▶ _TASK INSTRUCTIONS_: Repeat exactly what appears from the opening line of the listing to the line with "0.15, 1.0, 1.0, 0.0)", inclusive.

▶ _DATASET CONTENT_:
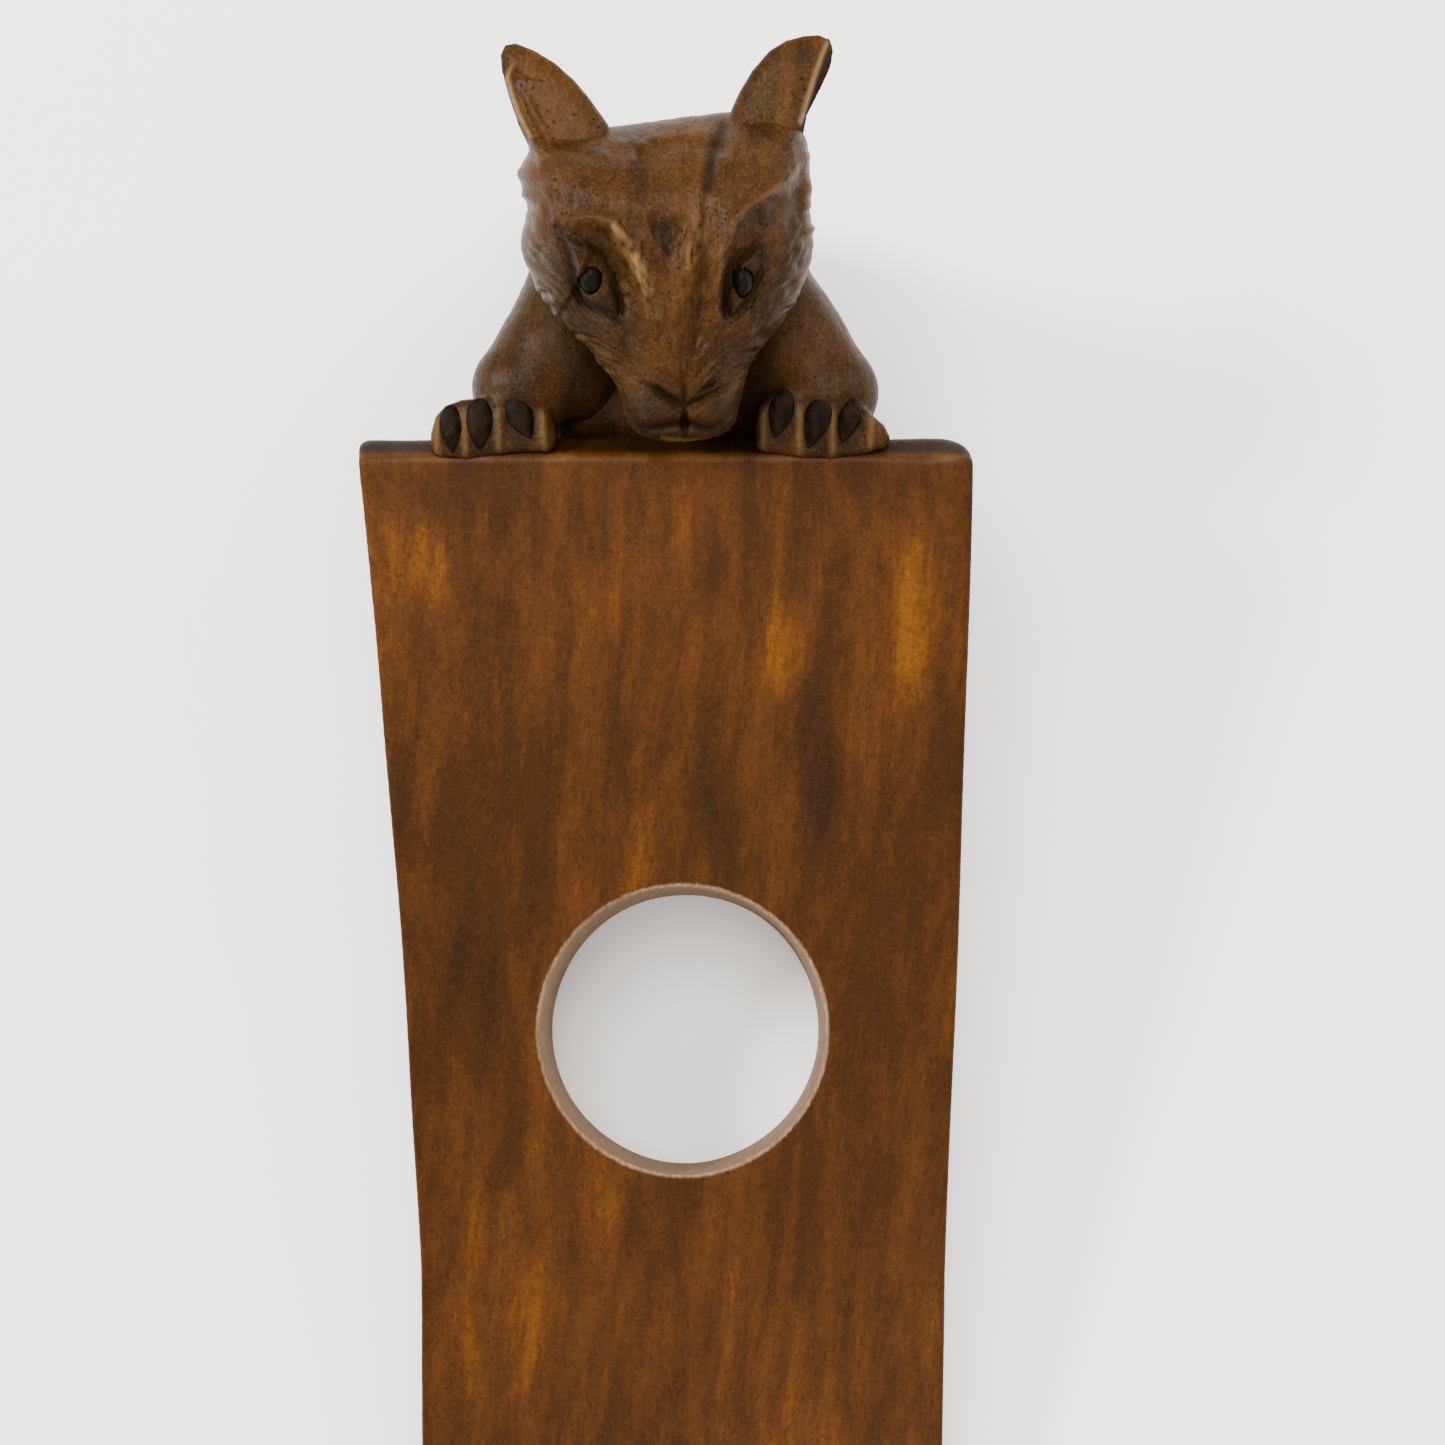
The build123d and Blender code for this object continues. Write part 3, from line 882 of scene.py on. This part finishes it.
def spot(m, coords, centre, radii, turn):
    """Soft patch, 1 at centre (millimetres) fading to 0 at the radii."""
    off = m.turn(m.vector("SUBTRACT", coords, centre), (0, 0, turn))
    return m.step(m.length(m.vector("DIVIDE", off, radii)), 0.15, 1.0, 1.0, 0.0)


def wood_layers(m):
    """Coordinates in millimetres, the same bent along the grain, and noises laid on them."""
    mm = m.vector("MULTIPLY", m.add("ShaderNodeTexCoord", 3), (1000.0, 1000.0, 1000.0))
    warp = m.noise(m.stretch(mm, (0.03, 0.012, 0.03)), 2.0)
    warp = m.math("MULTIPLY", m.math("SUBTRACT", warp, 0.5), 9.0)
    grain = m.vector("ADD", mm, m.add("ShaderNodeCombineXYZ", X=warp, Y=0.0, Z=warp))
    layers = {
        "broad": m.noise(m.stretch(grain, (0.085, 0.011, 0.06), TILT), 3.0, 0.6),
        "band": m.noise(m.stretch(grain, (0.34, 0.016, 0.3), TILT), 3.0, 0.6),
        "fine": m.noise(m.stretch(grain, (1.7, 0.11, 1.7), TILT), 4.0, 0.65),
        "cloud": m.noise(m.stretch(mm, (0.03, 0.022, 0.03)), 2.0),
        "speck": m.noise(m.stretch(mm, (1.1, 0.8, 1.1)), 3.0, 0.7),
    }
    return mm, grain, layers


def wood_tone(m, grain, layers, figured):
    """Wood colour from the layers, each with its range and its share of the tone."""
    tone = 0.0
    for name, low, high, share in (("broad", 0.3, 0.72, 0.42), ("band", 0.3, 0.7, 0.26),
                                   ("fine", 0.28, 0.72, 0.14), ("cloud", 0.35, 0.65, 0.12),
                                   ("speck", 0.3, 0.7, 0.12)):
        tone = m.math("MULTIPLY_ADD", m.step(layers[name], low, high), share, tone)
    if figured:
        for centre, radii, turn, gain in FIGURE:
            tone = m.math("MULTIPLY_ADD", spot(m, grain, centre, radii, turn), gain, tone)
    ramp = m.tree.nodes.new("ShaderNodeValToRGB")
    m.put(ramp.inputs[0], tone)
    stops = BOARD_TONES if figured else CARVED_TONES
    while len(ramp.color_ramp.elements) < len(stops):
        ramp.color_ramp.elements.new(0.5)
    for element, (at, colour) in zip(ramp.color_ramp.elements, stops):
        element.position = at
        element.color = srgb(*colour)
    return ramp.outputs[0]


def mottled(m, colour, mm, grain, broad, figured):
    """Ripple figure across the grain, then fine changes of hue and grit."""
    ripple = m.add("ShaderNodeTexWave", 1, set_wave_type="BANDS", set_bands_direction="Y",
                   Vector=m.stretch(grain, (0.10, 0.34, 0.1), (0, 0, 24)), Scale=1.0, Distortion=5.0,
                   Detail=2.0, Detail_Scale=1.4)
    ripple = m.math("MULTIPLY", m.step(ripple, 0.2, 0.8), m.step(broad, 0.35, 0.6))
    colour = m.mix(m.math("MULTIPLY", ripple, 0.09 if figured else 0.04), colour, srgb(36, 18, 4))
    if not figured:
        hue = m.noise(m.stretch(mm, (0.2, 0.17, 0.2)), 2.0, 0.6)
        colour = m.mix(m.step(hue, 0.5, 0.68, 0.0, 0.13), colour, srgb(84, 47, 21))
        colour = m.mix(m.step(hue, 0.32, 0.5, 0.13, 0.0), colour, srgb(62, 54, 20))
    grit = m.noise(m.stretch(mm, (2.6, 2.2, 2.6)), 2.0, 0.6)
    straw, amount = (srgb(88, 66, 18), 0.1) if figured else (srgb(92, 72, 34), 0.22)
    colour = m.mix(m.step(grit, 0.5, 0.72, 0.0, amount), colour, straw)
    return m.mix(m.step(grit, 0.28, 0.5, 0.34, 0.0), colour, srgb(34, 14, 4))


def pores(m, mm, grain, figured):
    """Open pores: short dashes along the grain on the block, dots on the carving."""
    size = (2.1, 0.24, 2.1) if figured else (1.25, 1.15, 0.8)
    pore = m.add("ShaderNodeTexVoronoi", set_feature="F1", Vector=m.stretch(grain, size, TILT),
                 Scale=1.0, Randomness=1.0)
    chosen = m.step(m.noise(m.stretch(mm, (0.3, 0.3, 0.3)), 1.0), 0.36, 0.56)
    return m.math("MULTIPLY", m.step(pore, 0.12, 0.26, 1.0, 0.0), chosen)


def painted_wall_light(m, mm, speck):
    """1 on the wall of the hole, up to its slightly uneven rim; there the wood gets a painted light, a
    paler colour for the glow it takes from the bright floor.
    """
    radius = m.length(m.vector("MULTIPLY", mm, (1.0, 1.0, 0.0)))
    radius = m.math("MULTIPLY_ADD", speck, 0.5, radius)
    return m.step(radius, HOLE_R + 0.45, HOLE_R + 0.95, 1.0, 0.0)


def wood(name, figured):
    """Varnished wood: figured for the block, combed along the fur for the carving."""
    m = Nodes(name)
    mm, grain, layers = wood_layers(m)
    fine, speck = layers["fine"], layers["speck"]
    hole = pores(m, mm, grain, figured)
    colour = wood_tone(m, grain, layers, figured)
    colour = mottled(m, colour, mm, grain, layers["broad"], figured)
    colour = m.mix(m.math("MULTIPLY", hole, 0.5 if figured else 0.75), colour, srgb(20, 11, 5))
    # The dark attribute: stain and darker tones, and painted shade in hollows, creases and under the
    # chin.
    colour = m.mix(m.math("MULTIPLY", m.attribute("dark"), 0.9), colour, srgb(16, 10, 5))
    # Painted highlights from the rim attribute, lightening towards a pale colour.
    highlight_mix = m.math("MULTIPLY", m.attribute("rim"), 0.42 if figured else 0.58)
    colour = m.mix(highlight_mix, colour, srgb(154, 120, 76))
    rough = m.math("MULTIPLY_ADD", m.step(speck, 0.3, 0.75), 0.14, 0.4 if figured else 0.36)
    height = m.math("MULTIPLY_ADD", fine, 0.5, m.math("MULTIPLY", hole, -0.9))
    height = m.math("MULTIPLY_ADD", speck, 0.35, height)
    if figured:
        # Painted light on the wall of the hole: paler for the glow it takes from the bright floor, and
        # rougher.
        wall_light = painted_wall_light(m, mm, speck)
        pale = m.mix(m.step(fine, 0.35, 0.7), srgb(104, 82, 62), srgb(134, 110, 88))
        colour = m.mix(wall_light, colour, pale)
        rough = m.math("MULTIPLY_ADD", wall_light, 0.4, rough)
    else:
        combed = m.add("ShaderNodeCombineXYZ", X=m.math("MULTIPLY", m.attribute("comb_a"), 3.2),
                       Y=m.math("MULTIPLY", m.attribute("comb_r"), 0.9), Z=0.0)
        height = m.math("MULTIPLY_ADD", m.noise(combed, 3.0, 0.6, 0.6), 0.9, height)
    m.put(m.shader.inputs["Base Color"], colour)
    m.put(m.shader.inputs["Roughness"], rough)
    m.shader.inputs["Specular IOR Level"].default_value = 0.07 if figured else 0.06
    bump = m.add("ShaderNodeBump", Strength=0.35 if figured else 0.6, Distance=0.0002, Height=height)
    m.put(m.shader.inputs["Normal"], bump)
    return m.mat


def bead():
    """Dark, dull gloss of the inlaid eyes."""
    m = Nodes("eye_bead")
    haze = m.noise(m.stretch(m.add("ShaderNodeTexCoord", 3), (1400.0, 1400.0, 1400.0)), 3.0)
    colour = m.mix(m.step(haze, 0.35, 0.65), srgb(7, 6, 4), srgb(17, 14, 9))
    m.put(m.shader.inputs["Base Color"], colour)
    m.put(m.shader.inputs["Roughness"], m.step(haze, 0.3, 0.7, 0.3, 0.5))
    m.shader.inputs["Specular IOR Level"].default_value = 0.04
    return m.mat


def horn():
    """Dark stain of the claws, streaked lengthways."""
    m = Nodes("claw_stain")
    streak = m.noise(m.stretch(m.add("ShaderNodeTexCoord", 3), (900.0, 500.0, 900.0)), 4.0, 0.65)
    colour = m.mix(m.step(streak, 0.35, 0.75), srgb(10, 6, 3), srgb(30, 19, 9))
    m.put(m.shader.inputs["Base Color"], colour)
    m.put(m.shader.inputs["Roughness"], m.step(streak, 0.3, 0.7, 0.45, 0.65))
    m.shader.inputs["Specular IOR Level"].default_value = 0.04
    bump = m.add("ShaderNodeBump", Strength=0.4, Distance=0.0002, Height=streak)
    m.put(m.shader.inputs["Normal"], bump)
    return m.mat


# ---------------------------------------------------------------- assembly
def dress(piece, material):
    piece.data.materials.append(material)


# Each box holds its piece, in millimetres, and the last number is the mesh's step.
BLOCK_BOX = ((-46, -104, -1), (42, 82, 48), 0.6)
HEAD_BOX = ((-22, 76, 42), (20, 122, 80), 0.26)
BODY_BOX = ((-26, 79, -1), (20, 136, 62), 0.42)
EAR_BOX = {-1: ((-30, 100, 60), (-4, 136, 88), 0.22), 1: ((4, 100, 60), (28, 136, 88), 0.22)}
ARM_BOX = {-1: ((-36, 76, 34), (-4, 112, 54), 0.26), 1: ((0, 76, 34), (32, 112, 54), 0.26)}
CLAW_BOX = {-1: ((-35, 76, 43), (-18, 88, 52), 0.2), 1: ((10, 76, 43), (27, 88, 52), 0.2)}
EYE_REACH, EYE_STEP = 3.2, 0.16

board = wood("board_wood", True)
carved = wood("carved_wood", False)
claw_mat = horn()

block = build("block", "wedge_block", block_field, *BLOCK_BOX, block_paint, block_relief)
dress(block, board)
head = build("head_carving", "head", head_field, *HEAD_BOX, head_paint, head_relief)
dress(head, carved)
body = build("body_carving", "torso", torso_field, *BODY_BOX, torso_paint, body_relief)
dress(body, carved)
for word, side in (("left", -1), ("right", 1)):
    ear = build(word + "_ear_carving", word + "_ear", ear_field(side), *EAR_BOX[side],
                ear_paint(side), smooth_relief)
    dress(ear, carved)
    arm = build(word + "_forelimb_carving", word + "_forelimb", forelimb_field(side), *ARM_BOX[side],
                arm_paint(side), smooth_relief)
    dress(arm, carved)
    claws = build(word + "_claw_set", word + "_claws", claw_field(side), *CLAW_BOX[side])
    dress(claws, claw_mat)

bead_mat = bead()
for name, at in EYE_AT.items():
    middle = from_face(*at)
    eye = build(name + "_bead", name,
                lambda p, c=at, r=EYES[name][2:]: ell(to_face(p), c, (r[0], r[1], EYE_DEPTH)),
                [c - EYE_REACH for c in middle], [c + EYE_REACH for c in middle], EYE_STEP)
    dress(eye, bead_mat)


# ---------------------------------------------------------------- studio
# Round lamps: place in metres, width, power and tint. All are aimed at one point.
LIGHTS = (
    ("left", (-1.00, 0.25, 0.85), 0.3, 30.0, (1.0, 0.98, 0.95)),
    ("top", (-0.15, 0.35, 1.25), 0.9, 24.0, (1.0, 0.97, 0.93)),
    ("right", (1.00, 0.45, 0.75), 0.8, 18.0, (1.0, 0.97, 0.93)),
    ("front", (0.25, -1.00, 0.90), 1.1, 12.0, (1.0, 0.98, 0.96)),
)
LIT_POINT = Vector((0.0, 0.03, 0.03))


def paper_floor():
    bpy.ops.mesh.primitive_plane_add(size=6.0, location=(0, 0, 0))
    floor = bpy.context.object
    floor.name = "floor"
    m = Nodes("floor_paper")
    cloud = m.noise(m.stretch(m.add("ShaderNodeTexCoord", 3), (40.0, 40.0, 40.0)), 2.0)
    m.put(m.shader.inputs["Base Color"], m.mix(cloud, (0.93, 0.93, 0.93, 1), (0.96, 0.96, 0.96, 1)))
    m.shader.inputs["Roughness"].default_value = 0.9
    floor.data.materials.append(m.mat)


def light():
    for name, at, size, power, tint in LIGHTS:
        data = bpy.data.lights.new(name, "AREA")
        data.shape = "DISK"
        data.size = size
        data.energy = power
        data.color = tint
        lamp = bpy.data.objects.new(name, data)
        lamp.location = at
        lamp.rotation_euler = (lamp.location - LIT_POINT).to_track_quat("Z", "Y").to_euler()
        bpy.context.scene.collection.objects.link(lamp)
    world = bpy.data.worlds.new("sky")
    world.use_nodes = True
    world.node_tree.nodes["Background"].inputs[0].default_value = (1.0, 0.98, 0.95, 1)
    world.node_tree.nodes["Background"].inputs[1].default_value = 0.7
    bpy.context.scene.world = world


paper_floor()
light()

▶ _FINAL ANSWER_:
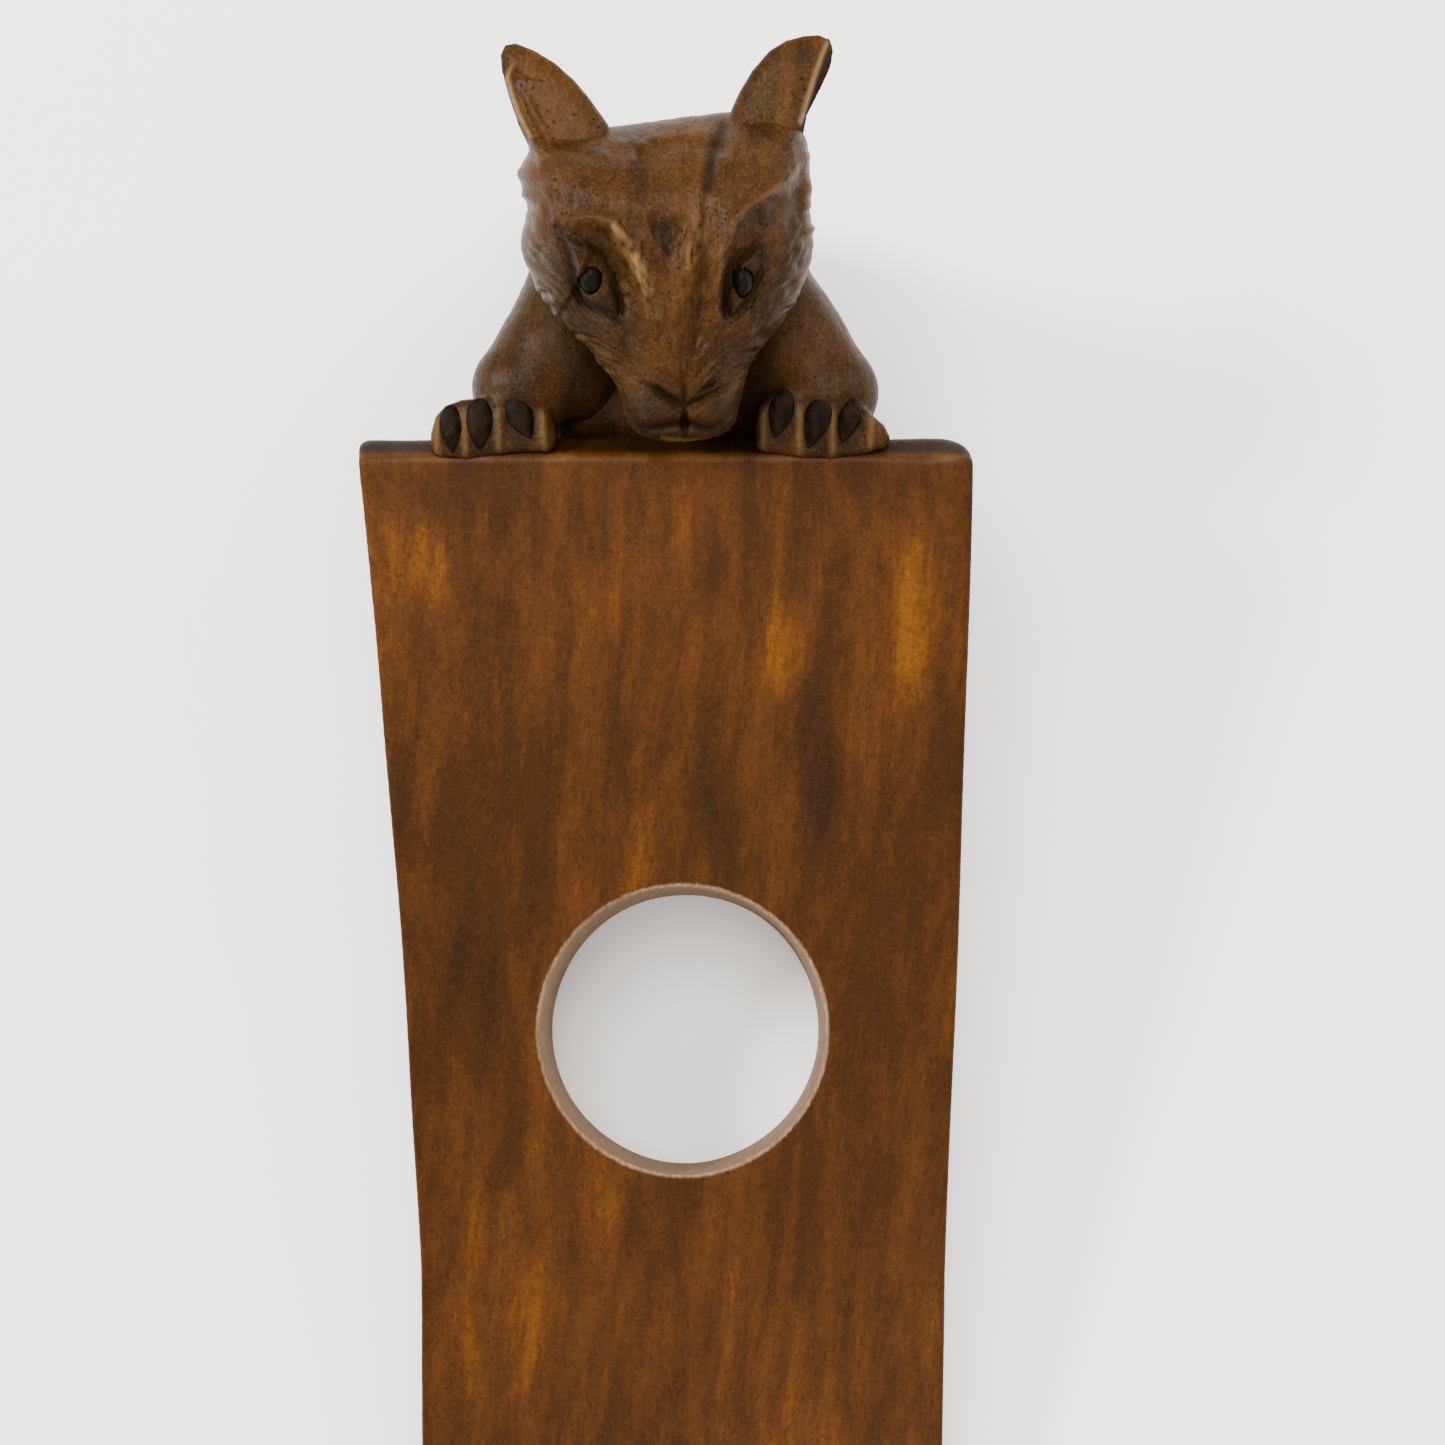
The build123d and Blender code for this object continues. Write part 3, from line 882 of scene.py on. This part finishes it.
def spot(m, coords, centre, radii, turn):
    """Soft patch, 1 at centre (millimetres) fading to 0 at the radii."""
    off = m.turn(m.vector("SUBTRACT", coords, centre), (0, 0, turn))
    return m.step(m.length(m.vector("DIVIDE", off, radii)), 0.15, 1.0, 1.0, 0.0)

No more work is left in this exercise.